**** Source data ****

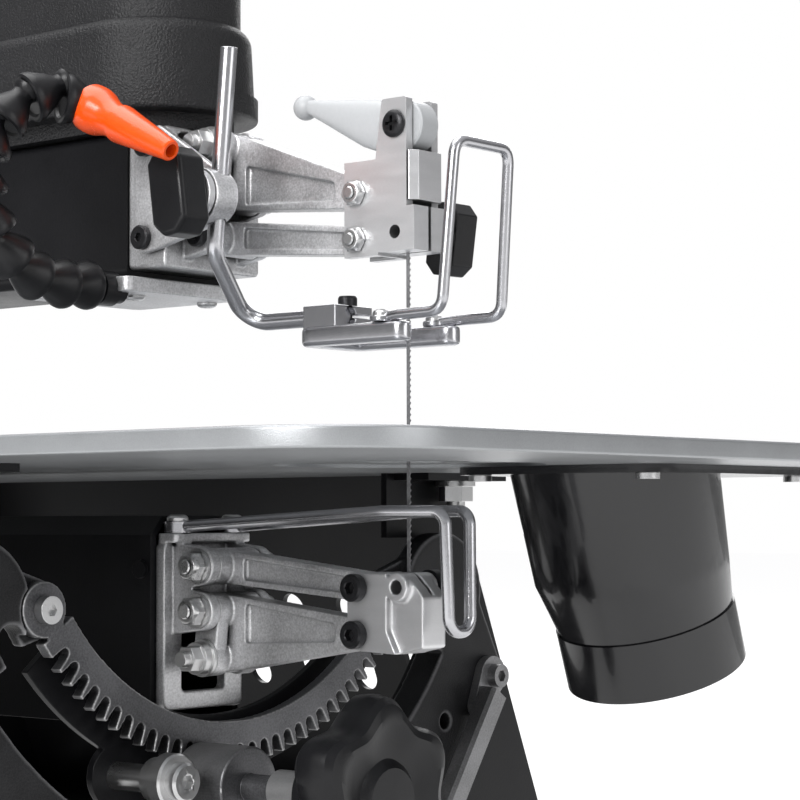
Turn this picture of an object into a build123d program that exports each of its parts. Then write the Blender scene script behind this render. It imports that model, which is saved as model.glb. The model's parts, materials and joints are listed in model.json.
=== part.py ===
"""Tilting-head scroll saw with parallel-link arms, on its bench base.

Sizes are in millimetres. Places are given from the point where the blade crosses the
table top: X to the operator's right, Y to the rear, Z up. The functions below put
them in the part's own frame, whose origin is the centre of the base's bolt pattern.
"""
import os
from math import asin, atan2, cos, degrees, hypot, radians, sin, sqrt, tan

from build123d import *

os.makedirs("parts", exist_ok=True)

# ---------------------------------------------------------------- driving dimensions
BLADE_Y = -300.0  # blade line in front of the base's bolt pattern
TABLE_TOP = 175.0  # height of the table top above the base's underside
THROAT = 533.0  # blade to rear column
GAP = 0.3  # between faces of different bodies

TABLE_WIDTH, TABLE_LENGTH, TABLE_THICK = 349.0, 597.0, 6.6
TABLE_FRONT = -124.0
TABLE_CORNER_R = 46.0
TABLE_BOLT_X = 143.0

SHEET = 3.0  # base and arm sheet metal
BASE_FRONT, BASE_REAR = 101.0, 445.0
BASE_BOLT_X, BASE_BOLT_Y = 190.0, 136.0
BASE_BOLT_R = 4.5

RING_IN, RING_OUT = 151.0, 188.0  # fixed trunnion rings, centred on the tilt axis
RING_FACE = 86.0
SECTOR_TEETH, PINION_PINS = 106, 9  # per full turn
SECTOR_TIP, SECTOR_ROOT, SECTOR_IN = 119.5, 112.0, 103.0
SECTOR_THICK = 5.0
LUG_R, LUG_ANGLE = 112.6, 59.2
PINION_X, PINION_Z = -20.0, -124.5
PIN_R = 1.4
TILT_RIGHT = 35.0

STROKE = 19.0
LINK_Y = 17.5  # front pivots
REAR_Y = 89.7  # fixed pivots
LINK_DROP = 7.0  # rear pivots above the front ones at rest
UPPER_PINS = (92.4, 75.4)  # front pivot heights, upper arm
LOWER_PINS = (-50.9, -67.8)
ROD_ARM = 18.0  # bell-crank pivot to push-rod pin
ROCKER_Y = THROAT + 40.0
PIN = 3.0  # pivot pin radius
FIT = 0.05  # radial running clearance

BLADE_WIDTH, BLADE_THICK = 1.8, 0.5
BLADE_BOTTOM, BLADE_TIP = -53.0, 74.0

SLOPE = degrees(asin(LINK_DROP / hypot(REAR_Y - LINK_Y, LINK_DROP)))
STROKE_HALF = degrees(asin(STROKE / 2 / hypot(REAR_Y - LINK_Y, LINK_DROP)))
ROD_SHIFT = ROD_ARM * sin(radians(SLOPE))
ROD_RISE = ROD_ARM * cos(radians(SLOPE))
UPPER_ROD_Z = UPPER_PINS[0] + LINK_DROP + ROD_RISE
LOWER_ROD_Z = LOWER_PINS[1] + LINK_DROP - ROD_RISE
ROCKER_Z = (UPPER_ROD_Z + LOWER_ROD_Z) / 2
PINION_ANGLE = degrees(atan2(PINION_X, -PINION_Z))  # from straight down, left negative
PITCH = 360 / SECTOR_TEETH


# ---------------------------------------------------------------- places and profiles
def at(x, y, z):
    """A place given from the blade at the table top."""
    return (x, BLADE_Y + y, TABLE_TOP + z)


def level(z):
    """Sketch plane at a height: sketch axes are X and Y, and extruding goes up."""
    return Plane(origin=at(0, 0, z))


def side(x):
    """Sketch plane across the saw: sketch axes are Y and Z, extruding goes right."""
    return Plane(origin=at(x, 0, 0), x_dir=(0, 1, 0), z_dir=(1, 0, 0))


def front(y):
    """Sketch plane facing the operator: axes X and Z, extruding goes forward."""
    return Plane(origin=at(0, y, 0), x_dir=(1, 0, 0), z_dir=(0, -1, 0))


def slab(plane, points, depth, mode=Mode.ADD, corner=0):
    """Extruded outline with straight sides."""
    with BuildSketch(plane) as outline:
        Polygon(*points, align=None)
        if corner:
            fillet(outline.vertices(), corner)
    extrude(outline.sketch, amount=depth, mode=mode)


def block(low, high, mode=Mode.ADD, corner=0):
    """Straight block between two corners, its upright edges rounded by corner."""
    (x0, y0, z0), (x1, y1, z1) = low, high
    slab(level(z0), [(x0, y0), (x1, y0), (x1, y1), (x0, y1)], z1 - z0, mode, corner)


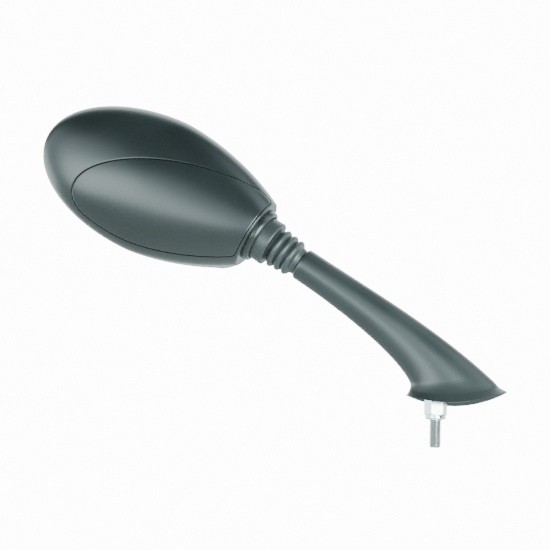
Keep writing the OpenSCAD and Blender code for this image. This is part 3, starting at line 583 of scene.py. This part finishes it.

****

> [What you need to do] Copy out all of the data exactly, leaving nothing out.

> [Exercise result]
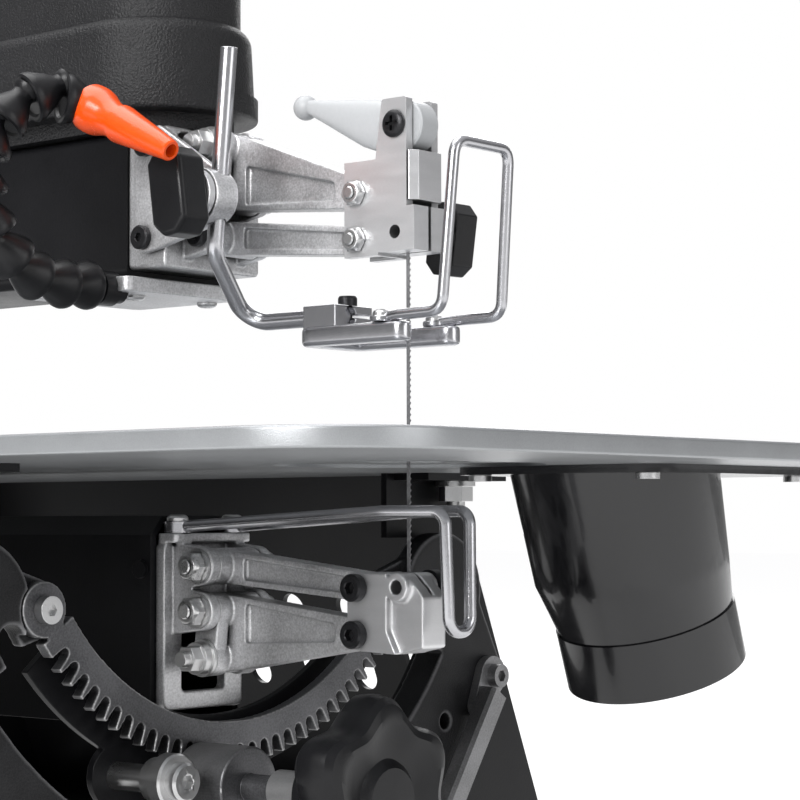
Turn this picture of an object into a build123d program that exports each of its parts. Then write the Blender scene script behind this render. It imports that model, which is saved as model.glb. The model's parts, materials and joints are listed in model.json.
=== part.py ===
"""Tilting-head scroll saw with parallel-link arms, on its bench base.

Sizes are in millimetres. Places are given from the point where the blade crosses the
table top: X to the operator's right, Y to the rear, Z up. The functions below put
them in the part's own frame, whose origin is the centre of the base's bolt pattern.
"""
import os
from math import asin, atan2, cos, degrees, hypot, radians, sin, sqrt, tan

from build123d import *

os.makedirs("parts", exist_ok=True)

# ---------------------------------------------------------------- driving dimensions
BLADE_Y = -300.0  # blade line in front of the base's bolt pattern
TABLE_TOP = 175.0  # height of the table top above the base's underside
THROAT = 533.0  # blade to rear column
GAP = 0.3  # between faces of different bodies

TABLE_WIDTH, TABLE_LENGTH, TABLE_THICK = 349.0, 597.0, 6.6
TABLE_FRONT = -124.0
TABLE_CORNER_R = 46.0
TABLE_BOLT_X = 143.0

SHEET = 3.0  # base and arm sheet metal
BASE_FRONT, BASE_REAR = 101.0, 445.0
BASE_BOLT_X, BASE_BOLT_Y = 190.0, 136.0
BASE_BOLT_R = 4.5

RING_IN, RING_OUT = 151.0, 188.0  # fixed trunnion rings, centred on the tilt axis
RING_FACE = 86.0
SECTOR_TEETH, PINION_PINS = 106, 9  # per full turn
SECTOR_TIP, SECTOR_ROOT, SECTOR_IN = 119.5, 112.0, 103.0
SECTOR_THICK = 5.0
LUG_R, LUG_ANGLE = 112.6, 59.2
PINION_X, PINION_Z = -20.0, -124.5
PIN_R = 1.4
TILT_RIGHT = 35.0

STROKE = 19.0
LINK_Y = 17.5  # front pivots
REAR_Y = 89.7  # fixed pivots
LINK_DROP = 7.0  # rear pivots above the front ones at rest
UPPER_PINS = (92.4, 75.4)  # front pivot heights, upper arm
LOWER_PINS = (-50.9, -67.8)
ROD_ARM = 18.0  # bell-crank pivot to push-rod pin
ROCKER_Y = THROAT + 40.0
PIN = 3.0  # pivot pin radius
FIT = 0.05  # radial running clearance

BLADE_WIDTH, BLADE_THICK = 1.8, 0.5
BLADE_BOTTOM, BLADE_TIP = -53.0, 74.0

SLOPE = degrees(asin(LINK_DROP / hypot(REAR_Y - LINK_Y, LINK_DROP)))
STROKE_HALF = degrees(asin(STROKE / 2 / hypot(REAR_Y - LINK_Y, LINK_DROP)))
ROD_SHIFT = ROD_ARM * sin(radians(SLOPE))
ROD_RISE = ROD_ARM * cos(radians(SLOPE))
UPPER_ROD_Z = UPPER_PINS[0] + LINK_DROP + ROD_RISE
LOWER_ROD_Z = LOWER_PINS[1] + LINK_DROP - ROD_RISE
ROCKER_Z = (UPPER_ROD_Z + LOWER_ROD_Z) / 2
PINION_ANGLE = degrees(atan2(PINION_X, -PINION_Z))  # from straight down, left negative
PITCH = 360 / SECTOR_TEETH


# ---------------------------------------------------------------- places and profiles
def at(x, y, z):
    """A place given from the blade at the table top."""
    return (x, BLADE_Y + y, TABLE_TOP + z)


def level(z):
    """Sketch plane at a height: sketch axes are X and Y, and extruding goes up."""
    return Plane(origin=at(0, 0, z))


def side(x):
    """Sketch plane across the saw: sketch axes are Y and Z, extruding goes right."""
    return Plane(origin=at(x, 0, 0), x_dir=(0, 1, 0), z_dir=(1, 0, 0))


def front(y):
    """Sketch plane facing the operator: axes X and Z, extruding goes forward."""
    return Plane(origin=at(0, y, 0), x_dir=(1, 0, 0), z_dir=(0, -1, 0))


def slab(plane, points, depth, mode=Mode.ADD, corner=0):
    """Extruded outline with straight sides."""
    with BuildSketch(plane) as outline:
        Polygon(*points, align=None)
        if corner:
            fillet(outline.vertices(), corner)
    extrude(outline.sketch, amount=depth, mode=mode)


def block(low, high, mode=Mode.ADD, corner=0):
    """Straight block between two corners, its upright edges rounded by corner."""
    (x0, y0, z0), (x1, y1, z1) = low, high
    slab(level(z0), [(x0, y0), (x1, y0), (x1, y1), (x0, y1)], z1 - z0, mode, corner)


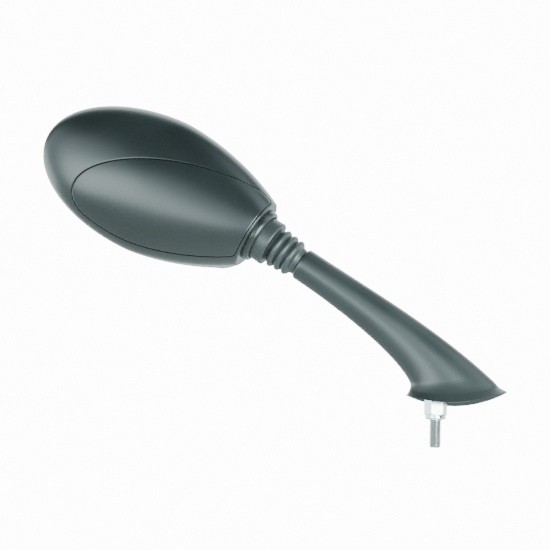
Keep writing the OpenSCAD and Blender code for this image. This is part 3, starting at line 583 of scene.py. This part finishes it.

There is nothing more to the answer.